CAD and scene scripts
***

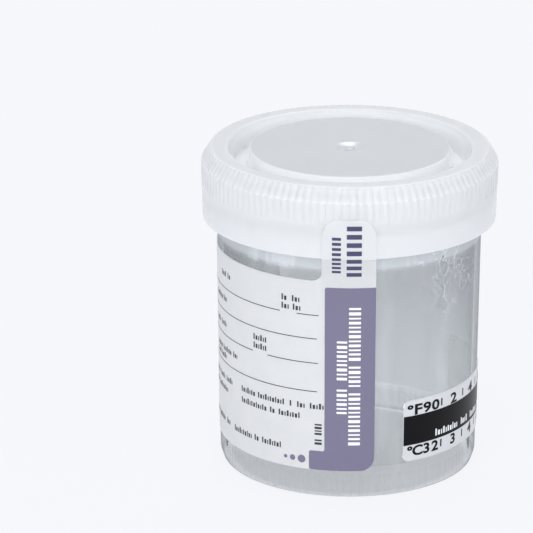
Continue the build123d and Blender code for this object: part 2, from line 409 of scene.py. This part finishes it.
def figures(bm, text, u, z, height, weight=0.0, width=1.0):
    """Plain figures centred on a place, from Blender's own font."""
    curve = bpy.data.curves.new("figures", "FONT")
    curve.body = text
    curve.align_x = "CENTER"
    curve.align_y = "BOTTOM"
    curve.resolution_u = 3
    curve.offset = weight / height / 1.4
    obj = bpy.data.objects.new("figures", curve)
    bpy.context.scene.collection.objects.link(obj)
    mesh = bpy.data.meshes.new_from_object(obj)
    low = min(v.co.y for v in mesh.vertices)
    scale = height / (max(v.co.y for v in mesh.vertices) - low)
    for v in mesh.vertices:
        v.co = Vector(((v.co.x * scale * width + u) * MM, 0, ((v.co.y - low) * scale + z) * MM))
    bm.from_mesh(mesh)
    bpy.data.objects.remove(obj)
    bpy.data.curves.remove(curve)
    bpy.data.meshes.remove(mesh)


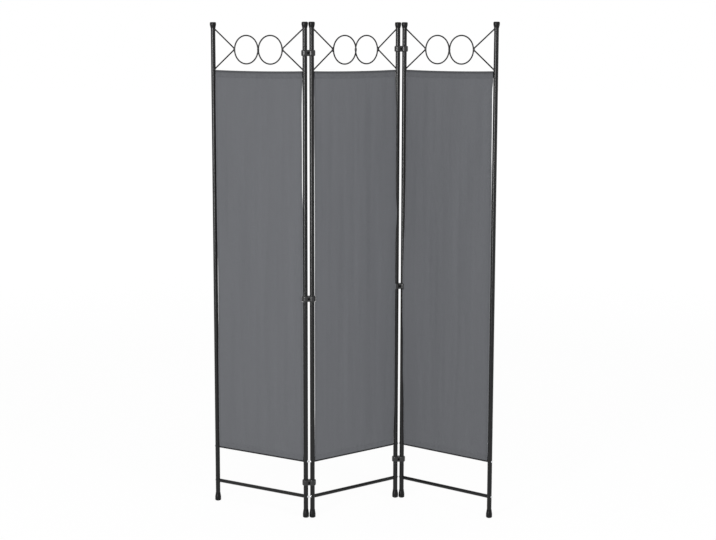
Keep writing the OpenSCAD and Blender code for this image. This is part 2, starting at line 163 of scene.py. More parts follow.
class Finish:
    """A material with its node tree and its Principled shader."""

    def __init__(self, name):
        self.material = bpy.data.materials.new(name)
        self.material.use_nodes = True
        self.tree = self.material.node_tree
        self.shader = self.tree.nodes["Principled BSDF"]

    def node(self, kind, inputs=None, **settings):
        """Adds a node. inputs gives a value, or the output that is linked, for each input."""
        made = self.tree.nodes.new(kind)
        for key, value in settings.items():
            setattr(made, key, value)
        for key, value in (inputs or {}).items():
            self.put(made.inputs[key], value)
        return made

    def put(self, socket, value):
        if isinstance(value, bpy.types.NodeSocket):
            self.tree.links.new(value, socket)
        else:
            socket.default_value = value

    def set(self, **inputs):
        """Sets the shader's inputs, with _ for the spaces in their names."""
        for key, value in inputs.items():
            self.put(self.shader.inputs[key.replace("_", " ")], value)

    def place(self):
        return self.node("ShaderNodeTexCoord").outputs["Object"]

    def noise(self, vector, scale, detail=2.0, roughness=0.5):
        return self.node(
            "ShaderNodeTexNoise",
            {"Vector": vector, "Scale": scale, "Detail": detail, "Roughness": roughness},
        ).outputs["Fac"]

    def math(self, operation, a, b=0.0):
        return self.node("ShaderNodeMath", {0: a, 1: b}, operation=operation).outputs[0]

    def spread(self, value, low=0.0, high=1.0, from_low=NOISE_FROM, from_high=NOISE_TO):
        """Maps value from one range to another."""
        return self.node(
            "ShaderNodeMapRange",
            {"Value": value, "From Min": from_low, "From Max": from_high, "To Min": low, "To Max": high},
        ).outputs["Result"]

    def mix(self, share, a, b):
        """Mix of two colours."""
        made = self.node("ShaderNodeMix", data_type="RGBA")
        self.put(made.inputs["Factor"], share)
        self.put(made.inputs["A"], a)
        self.put(made.inputs["B"], b)
        return made.outputs["Result"]

    def bump(self, height, distance, strength=1.0, after=None):
        """Normal of a relief, on top of the relief that after gives."""
        made = self.node("ShaderNodeBump", {"Height": height, "Distance": distance, "Strength": strength})
        if after:
            self.put(made.inputs["Normal"], after)
        return made.outputs["Normal"]


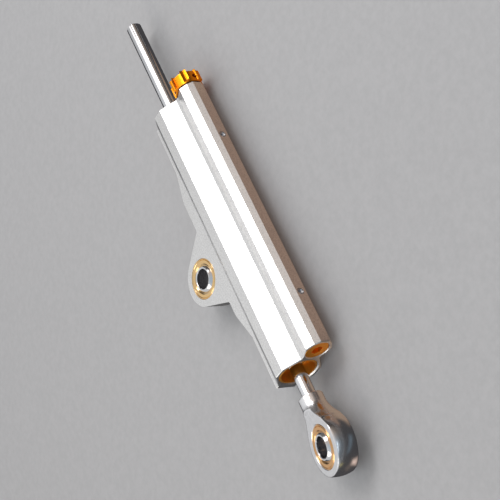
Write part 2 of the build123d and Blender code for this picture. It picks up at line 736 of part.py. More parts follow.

***

GIVEN TASK:
Copy every record exactly, with nothing added or dropped.

WRITTEN RESPONSE:
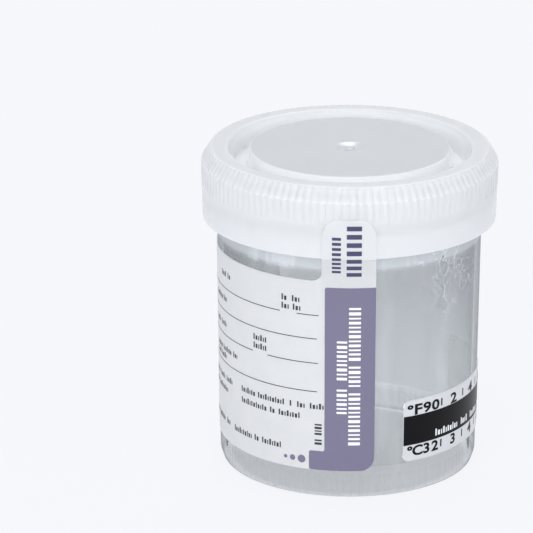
Continue the build123d and Blender code for this object: part 2, from line 409 of scene.py. This part finishes it.
def figures(bm, text, u, z, height, weight=0.0, width=1.0):
    """Plain figures centred on a place, from Blender's own font."""
    curve = bpy.data.curves.new("figures", "FONT")
    curve.body = text
    curve.align_x = "CENTER"
    curve.align_y = "BOTTOM"
    curve.resolution_u = 3
    curve.offset = weight / height / 1.4
    obj = bpy.data.objects.new("figures", curve)
    bpy.context.scene.collection.objects.link(obj)
    mesh = bpy.data.meshes.new_from_object(obj)
    low = min(v.co.y for v in mesh.vertices)
    scale = height / (max(v.co.y for v in mesh.vertices) - low)
    for v in mesh.vertices:
        v.co = Vector(((v.co.x * scale * width + u) * MM, 0, ((v.co.y - low) * scale + z) * MM))
    bm.from_mesh(mesh)
    bpy.data.objects.remove(obj)
    bpy.data.curves.remove(curve)
    bpy.data.meshes.remove(mesh)


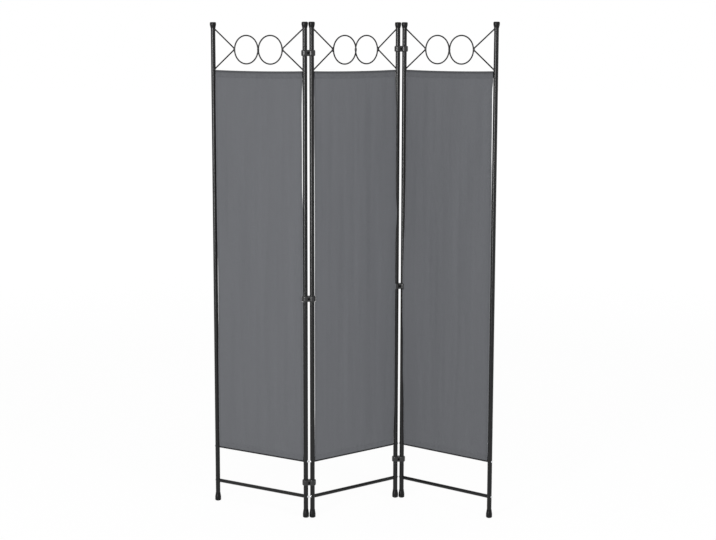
Keep writing the OpenSCAD and Blender code for this image. This is part 2, starting at line 163 of scene.py. More parts follow.
class Finish:
    """A material with its node tree and its Principled shader."""

    def __init__(self, name):
        self.material = bpy.data.materials.new(name)
        self.material.use_nodes = True
        self.tree = self.material.node_tree
        self.shader = self.tree.nodes["Principled BSDF"]

    def node(self, kind, inputs=None, **settings):
        """Adds a node. inputs gives a value, or the output that is linked, for each input."""
        made = self.tree.nodes.new(kind)
        for key, value in settings.items():
            setattr(made, key, value)
        for key, value in (inputs or {}).items():
            self.put(made.inputs[key], value)
        return made

    def put(self, socket, value):
        if isinstance(value, bpy.types.NodeSocket):
            self.tree.links.new(value, socket)
        else:
            socket.default_value = value

    def set(self, **inputs):
        """Sets the shader's inputs, with _ for the spaces in their names."""
        for key, value in inputs.items():
            self.put(self.shader.inputs[key.replace("_", " ")], value)

    def place(self):
        return self.node("ShaderNodeTexCoord").outputs["Object"]

    def noise(self, vector, scale, detail=2.0, roughness=0.5):
        return self.node(
            "ShaderNodeTexNoise",
            {"Vector": vector, "Scale": scale, "Detail": detail, "Roughness": roughness},
        ).outputs["Fac"]

    def math(self, operation, a, b=0.0):
        return self.node("ShaderNodeMath", {0: a, 1: b}, operation=operation).outputs[0]

    def spread(self, value, low=0.0, high=1.0, from_low=NOISE_FROM, from_high=NOISE_TO):
        """Maps value from one range to another."""
        return self.node(
            "ShaderNodeMapRange",
            {"Value": value, "From Min": from_low, "From Max": from_high, "To Min": low, "To Max": high},
        ).outputs["Result"]

    def mix(self, share, a, b):
        """Mix of two colours."""
        made = self.node("ShaderNodeMix", data_type="RGBA")
        self.put(made.inputs["Factor"], share)
        self.put(made.inputs["A"], a)
        self.put(made.inputs["B"], b)
        return made.outputs["Result"]

    def bump(self, height, distance, strength=1.0, after=None):
        """Normal of a relief, on top of the relief that after gives."""
        made = self.node("ShaderNodeBump", {"Height": height, "Distance": distance, "Strength": strength})
        if after:
            self.put(made.inputs["Normal"], after)
        return made.outputs["Normal"]


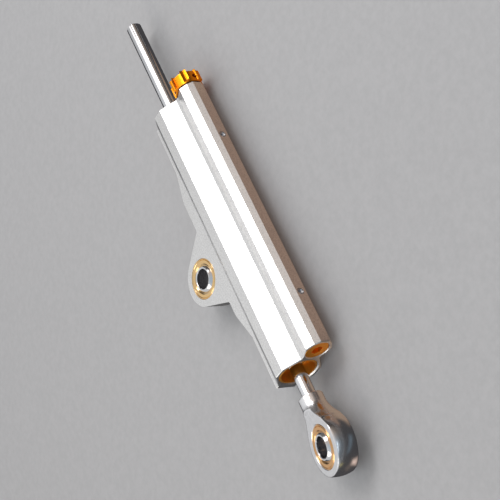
Write part 2 of the build123d and Blender code for this picture. It picks up at line 736 of part.py. More parts follow.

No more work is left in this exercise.